As a consequence, “[i]t is not enough that all the facts necessary to support the federal claim were before the state courts, or that a somewhat similar state-law claim was made.” Anderson v. Harless, 459 U.S. 4, 6 (1982). See also Kelley v. Sec’y for Dep’t of Corr., 377 F.3d 1271, 1345 (11th Cir. 2004) (“The exhaustion doctrine requires a habeas applicant to do more than scatter some makeshift needles in the haystack of the state court record.”) (citations omitted); Upshaw v. Singletary, 70 F.3d 576, 578 (11th Cir. 1995) (“[T]he applicant must have fairly apprised the highest court of his state with the appropriate jurisdiction of the federal rights which allegedly were violated.”). An applicant must present to the federal court the same claim that was presented to the state court. Picard v. Connor, 404 U.S. at 275 (“[W]e have required a state prisoner to present the state courts with the same claim he urges upon the federal courts.”).

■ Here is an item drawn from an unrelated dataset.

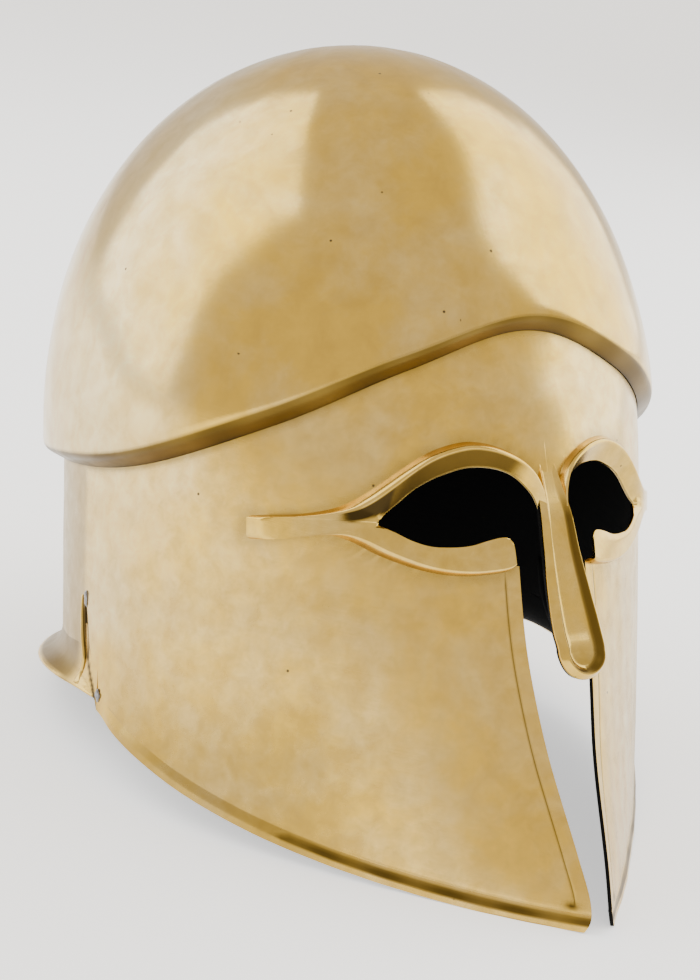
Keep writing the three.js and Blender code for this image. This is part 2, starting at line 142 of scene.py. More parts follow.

“[M]ere similarity of claims is insufficient to exhaust.” Duncan, 513 U.S. at 366. The failure to properly exhaust each available state court remedy causes a procedural default of the unexhausted claim. O’Sullivan v. Boerckel, 526 U.S. 838, 848 (1999) (“Boerckel’s failure to present three of his federal habeas claims to the Illinois

Supreme Court in a timely fashion has resulted in a procedural default of those claims.”); see also Snowden v. Singletary, 135 F.3d 732, 736 (11th Cir. 1998) (“[W]hen it is obvious that the unexhausted claims would be procedurally barred in state court due to a state-law procedural default, we can forego the needless ‘judicial ping-pong’ and just treat those claims now barred by state law as no basis for federal habeas relief.”).